◆ Short exercise: Only the number is wanted: how many lines in the data contain "empty"?

◆ Collected data:
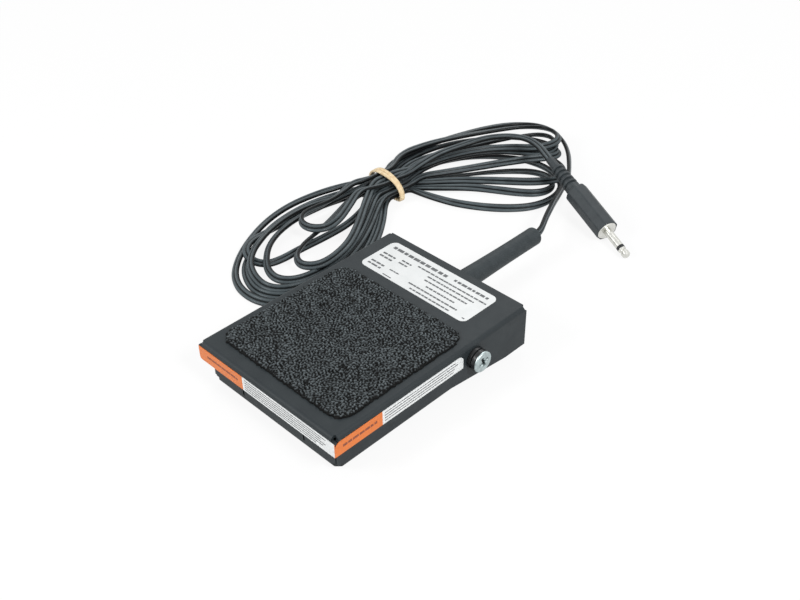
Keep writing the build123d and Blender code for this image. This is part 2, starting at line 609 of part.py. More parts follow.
# Strain relief: sleeve outside the rear wall, neck in its hole, flange inside
FLANGE_BACK_Y = TRAY_REAR_Y - SHEET - RELIEF_LIP_GAP
FLANGE_FACE_Y = FLANGE_BACK_Y - RELIEF_FLANGE_THICK
SLEEVE_FOOT_Y = TRAY_REAR_Y + RELIEF_LIP_GAP
with BuildPart() as strain_relief:
    with BuildSketch(Plane.YZ):
        with BuildLine():
            Polyline(
                (FLANGE_FACE_Y, RELIEF_Z),
                (FLANGE_FACE_Y, RELIEF_Z + RELIEF_FLANGE_R),
                (FLANGE_BACK_Y, RELIEF_Z + RELIEF_FLANGE_R),
                (FLANGE_BACK_Y, RELIEF_Z + RELIEF_NECK_R),
                (SLEEVE_FOOT_Y, RELIEF_Z + RELIEF_NECK_R),
                (SLEEVE_FOOT_Y, RELIEF_Z + RELIEF_BASE_R),
            )
            flare = Spline(
                (SLEEVE_FOOT_Y, RELIEF_Z + RELIEF_BASE_R),
                (SLEEVE_FOOT_Y + RELIEF_FLARE, RELIEF_Z + RELIEF_WAIST_R),
                (RELIEF_END_Y, RELIEF_Z + RELIEF_TIP_R),
            )
            Polyline(flare @ 1, (RELIEF_END_Y, RELIEF_Z), (FLANGE_FACE_Y, RELIEF_Z))
        make_face()
    revolve(axis=Axis((0, 0, RELIEF_Z), (0, 1, 0)))
    fillet(strain_relief.edges().group_by(Axis.Y)[-1], RELIEF_TIP_ROUND)
finish(strain_relief, "strain_relief")


# Cables: plain tubes of straight runs joined by the largest tangent arcs that fit
def cable(name, route, radius):
    """Sweeps a tube along a route and prints its length, its radii and its volume against the length."""
    corners = [Vector(*point) for point in route]
    radii = []
    for before, at, after in zip(corners, corners[1:], corners[2:]):
        turn = radians((at - before).get_angle(after - at))
        run = min((at - before).length, (after - at).length)
        radii.append(ARC_SHARE * run / tan(turn / 2))
    with BuildPart() as tube:
        with BuildLine() as path:
            FilletPolyline(*corners, radius=radii)
        with BuildSketch(Plane(origin=path.line @ 0, z_dir=path.line % 0)):
            Circle(radius)
        sweep()
    finish(tube, name)
    length = sum(edge.length for edge in path.edges())
    ratio = tube.part.volume / (pi * radius**2 * length)
    print(f"{name}: {length:.1f} mm, volume ratio {ratio:.3f}, radii", [round(r, 1) for r in radii])


for name, terminal, side in (("lead_common", TERMINALS[0], -1), ("lead_switched", TERMINALS[2], 1)):
    start_x = terminal[1]
    lead_z = BLADE_Z + TERMINAL_THICK / 2
    cable(
        name,
        [
            (start_x, BLADE_END_Y, lead_z),
            (start_x, BLADE_END_Y + 6, lead_z),
            (start_x / 2 + side * 1.5, BLADE_END_Y + 15, lead_z + 1.2),
            (side * LEAD_WIRE_GAP, FLANGE_FACE_Y - 6, RELIEF_Z),
            (side * LEAD_WIRE_GAP, FLANGE_FACE_Y, RELIEF_Z),
        ],
        LEAD_WIRE_R,
    )

# Jack plug, drawn along its own axis from the tip to the boot
plug_half = Plane(origin=PLUG_TIP, x_dir=PLUG_SIDE, z_dir=PLUG_SIDE.cross(PLUG_AXIS))
plug_across = Plane(origin=PLUG_TIP, x_dir=PLUG_SIDE, z_dir=PLUG_AXIS)
plug_axis = Axis(PLUG_TIP, PLUG_AXIS)
SLEEVE_START = TIP_LENGTH + INSULATOR_LENGTH
HANDLE_START = PIN_LENGTH + COLLAR_PROUD
HANDLE_END = HANDLE_START + HANDLE_LENGTH
BOOT_START = HANDLE_END + HANDLE_WAIST_LENGTH
BOOT_RIBS_END = BOOT_START + BOOT_RIBS * BOOT_RIB_PITCH
BOOT_END = BOOT_RIBS_END + BOOT_TAIL_LENGTH


def turned(name, outline):
    """Revolves a half outline of (radius, distance from the tip) pairs round the plug's axis."""
    with BuildPart() as piece:
        with BuildSketch(plug_half):
            with BuildLine():
                Polyline(*outline, close=True)
            make_face()
        revolve(axis=plug_axis)
    finish(piece, name)


turned(
    "plug_tip",
    [
        (0, 0),
        (TIP_POINT_R, 0),
        (PIN_R, TIP_BEVEL),
        (PIN_R, TIP_LENGTH * 0.5),
        (TIP_NECK_R, TIP_LENGTH * 0.8),
        (PIN_R, TIP_LENGTH - TIP_RIM),
        (PIN_R, TIP_LENGTH),
        (PIN_CORE_R, TIP_LENGTH),
        (PIN_CORE_R, SLEEVE_START + PIN_CORE_REACH),
        (0, SLEEVE_START + PIN_CORE_REACH),
    ],
)
turned(
    "plug_insulator",
    [
        (PIN_CORE_R + FIT_GAP, TIP_LENGTH),
        (PIN_R, TIP_LENGTH),
        (PIN_R, SLEEVE_START),
        (PIN_CORE_R + FIT_GAP, SLEEVE_START),
    ],
)
turned(
    "plug_sleeve",
    [
        (PIN_CORE_R + FIT_GAP, SLEEVE_START),
        (PIN_R, SLEEVE_START),
        (PIN_R, PIN_LENGTH - PIN_SHOULDER_GAP),
        (SLEEVE_ROOT_R, PIN_LENGTH - PIN_SHOULDER_GAP),
        (SLEEVE_ROOT_R, HANDLE_START + SLEEVE_ROOT),
        (0, HANDLE_START + SLEEVE_ROOT),
        (0, SLEEVE_START + PIN_CORE_REACH + FIT_GAP),
        (PIN_CORE_R + FIT_GAP, SLEEVE_START + PIN_CORE_REACH + FIT_GAP),
    ],
)
turned(
    "plug_collar",
    [
        (SLEEVE_ROOT_R + FIT_GAP, PIN_LENGTH),
        (COLLAR_R - COLLAR_PROUD, PIN_LENGTH),
        (COLLAR_R, HANDLE_START),
        (COLLAR_R, PIN_LENGTH + COLLAR_THICK),
        (SLEEVE_ROOT_R + FIT_GAP, PIN_LENGTH + COLLAR_THICK),
    ],
)

with BuildPart() as plug_handle:
    with BuildSketch(plug_across.offset(HANDLE_START)):
        RegularPolygon(HANDLE_R, HANDLE_FLATS, rotation=180 / HANDLE_FLATS)
        fillet(vertices(), HANDLE_EDGE_R)
    extrude(amount=HANDLE_LENGTH)
    handle_ends = plug_handle.edges().group_by(plug_axis)
    fillet(handle_ends[-1], HANDLE_REAR_ROUND)
    fillet(handle_ends[0], HANDLE_FRONT_ROUND)
    with BuildSketch(plug_across.offset(HANDLE_END)):
        Circle(HANDLE_WAIST_R)
    extrude(amount=HANDLE_WAIST_LENGTH)
    with BuildSketch(plug_across.offset(HANDLE_START)):
        Circle(COLLAR_R + FIT_GAP)
    extrude(amount=COLLAR_THICK - COLLAR_PROUD, mode=Mode.SUBTRACT)
    with BuildSketch(plug_across.offset(HANDLE_START)):
        Circle(SLEEVE_ROOT_R + FIT_GAP)
    extrude(amount=SLEEVE_ROOT, mode=Mode.SUBTRACT)
finish(plug_handle, "plug_handle")

boot_outline = [(0, BOOT_START)]
for rib in range(BOOT_RIBS):
    rib_start = BOOT_START + rib * BOOT_RIB_PITCH
    rib_r = BOOT_RIB_R - rib * BOOT_RIB_STEP
    groove_r = BOOT_GROOVE_R - rib * BOOT_RIB_STEP
    boot_outline += [
        (groove_r, rib_start),
        (groove_r, rib_start + BOOT_RIB_PITCH * 0.4),
        (rib_r, rib_start + BOOT_RIB_PITCH * 0.5),
        (rib_r, rib_start + BOOT_RIB_PITCH * 0.9),
    ]
boot_outline += [(groove_r, BOOT_RIBS_END), (BOOT_TAIL_R, BOOT_END), (0, BOOT_END)]
turned("plug_boot", boot_outline)

# Cord from the strain relief to the bundle, and from the bundle's top to the plug's boot
cable(
    "cord_relief_run",
    [
        (0, RELIEF_END_Y, RELIEF_Z),
        (0, RELIEF_END_Y + CORD_FIRST_RUN, RELIEF_Z),
        (-5.2, 108.0, 9.7),
        (-10.0, 117.5, 8.2),
        (-14.2, 126.0, 6.6),
        (-18.0, 134.5, 5.2),
        (-21.5, 142.0, 4.3),
    ],
    CORD_R,
)
boot_mouth = plug_axis.position + PLUG_AXIS * BOOT_END
cable(
    "cord_plug_run",
    [
        tuple(boot_mouth),
        tuple(boot_mouth + PLUG_AXIS * CORD_FIRST_RUN),
        (-38.0, 143.8, 16.6),
        (-45.8, 146.3, 15.9),
        (-53.0, 145.8, 15.0),
        (-59.5, 142.5, 14.0),
        (-65.5, 136.5, 12.8),
        (-70.0, 127.5, 11.2),
    ],
    CORD_R,
)

# Bundle of the remaining cord: the outline of its turns, thick where the band holds it
with BuildPart() as cord_bundle:
    with BuildSketch():
        with BuildLine():
            Spline(*BUNDLE_OUTLINE, periodic=True)
        make_face()
        for opening in BUNDLE_OPENINGS:
            with BuildLine():
                Spline(*opening, periodic=True)
            make_face(mode=Mode.SUBTRACT)
    extrude(amount=TIE_HEIGHT + 2 * BAND_THICK)
    with BuildSketch(Plane.YZ):
        with BuildLine():
            Spline(*BUNDLE_TOP)
            Polyline(BUNDLE_TOP[-1], (BUNDLE_TOP[-1][0], 0), (TIE_POINT[1] + TIE_ARCH, 0))
            Spline(
                (TIE_POINT[1] + TIE_ARCH, 0),
                (TIE_POINT[1], BAND_THICK),
                (TIE_POINT[1] - TIE_ARCH, 0),
            )
            Polyline((TIE_POINT[1] - TIE_ARCH, 0), (BUNDLE_TOP[0][0], 0), BUNDLE_TOP[0])
        make_face()
    extrude(amount=TIE_ARCH - min(x for x, _ in BUNDLE_OUTLINE), both=True, mode=Mode.INTERSECT)
finish(cord_bundle, "cord_bundle")

# Rubber band, wound twice round the bundle so that its two loops cross
with BuildPart() as rubber_band:
    for lean in (-BAND_CROSS_DEG, BAND_CROSS_DEG):
        heading = radians(BUNDLE_HEADING_DEG + lean)
        loop = Plane(
            origin=(*TIE_POINT, BAND_THICK + BAND_FLOOR_GAP + TIE_HEIGHT / 2),
            x_dir=(sin(heading), -cos(heading), 0),
            z_dir=(cos(heading), sin(heading), 0),
        )
        with BuildSketch(loop):
            RectangleRounded(
                TIE_WIDTH + 2 * BAND_THICK,
                TIE_HEIGHT + 2 * BAND_THICK,
                TIE_CORNER + BAND_THICK,
            )
            RectangleRounded(TIE_WIDTH, TIE_HEIGHT, TIE_CORNER, mode=Mode.SUBTRACT)
        extrude(amount=BAND_WIDTH / 2, both=True)
finish(rubber_band, "rubber_band")
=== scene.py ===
import math

import bmesh
import bpy
import numpy as np
from mathutils import Matrix, Vector


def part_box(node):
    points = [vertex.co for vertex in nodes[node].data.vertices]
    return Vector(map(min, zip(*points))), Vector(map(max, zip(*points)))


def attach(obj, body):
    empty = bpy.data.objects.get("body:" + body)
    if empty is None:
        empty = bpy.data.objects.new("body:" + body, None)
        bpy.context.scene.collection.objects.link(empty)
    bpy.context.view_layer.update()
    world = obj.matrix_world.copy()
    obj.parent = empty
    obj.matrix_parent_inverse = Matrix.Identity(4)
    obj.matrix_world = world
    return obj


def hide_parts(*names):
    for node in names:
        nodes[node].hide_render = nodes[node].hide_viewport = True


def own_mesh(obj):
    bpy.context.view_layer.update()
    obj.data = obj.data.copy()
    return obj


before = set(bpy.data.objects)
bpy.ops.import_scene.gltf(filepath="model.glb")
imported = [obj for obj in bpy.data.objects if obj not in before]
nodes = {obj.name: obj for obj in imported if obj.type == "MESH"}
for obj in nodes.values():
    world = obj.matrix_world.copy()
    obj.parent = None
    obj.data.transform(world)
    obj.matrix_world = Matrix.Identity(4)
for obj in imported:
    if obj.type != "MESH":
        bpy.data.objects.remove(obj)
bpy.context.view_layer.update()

# Foot switch: its finishes, light and camera, and the cord, band, grip mat, low pivot and print, which
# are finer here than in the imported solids
MM = 0.001
scene = bpy.context.scene
scene.view_settings.view_transform = "Standard"

# Camera at the photograph's place: angles in degrees, place in millimetres
AZIMUTH, ELEVATION, ROLL = (math.radians(a) for a in (45.533, 37.642, -1.056))
CAMERA_PLACE = (223.63, -202.04, 262.07)
CAMERA_LENS = 49.29
CAMERA_NEAR = 0.01
CAMERA_FAR = 20


def place_camera():
    """A camera that sees the object as the photograph does."""
    back = Vector((
        math.sin(AZIMUTH) * math.cos(ELEVATION),
        -math.cos(AZIMUTH) * math.cos(ELEVATION),
        math.sin(ELEVATION),
    ))
    level = Vector((math.cos(AZIMUTH), math.sin(AZIMUTH), 0))
    upward = back.cross(level)
    right = level * math.cos(ROLL) + upward * math.sin(ROLL)
    up = upward * math.cos(ROLL) - level * math.sin(ROLL)
    camera = bpy.data.objects.new("camera", bpy.data.cameras.new("camera"))
    camera.data.lens = CAMERA_LENS
    camera.data.clip_start = CAMERA_NEAR
    camera.data.clip_end = CAMERA_FAR
    turn = Matrix((right, up, back)).transposed().to_4x4()
    camera.matrix_world = Matrix.Translation(Vector(CAMERA_PLACE) * MM) @ turn
    scene.collection.objects.link(camera)
    scene.camera = camera


place_camera()


# Helpers for meshes
def mesh_piece(name, places, faces, smooth=False):
    """A new mesh object from its vertices, in metres, and its faces."""
    mesh = bpy.data.meshes.new(name)
    mesh.from_pydata(np.asarray(places).tolist(), [], faces)
    mesh.update()
    mesh.polygons.foreach_set("use_smooth", [smooth] * len(mesh.polygons))
    piece = bpy.data.objects.new(name, mesh)
    scene.collection.objects.link(piece)
    return piece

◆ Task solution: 5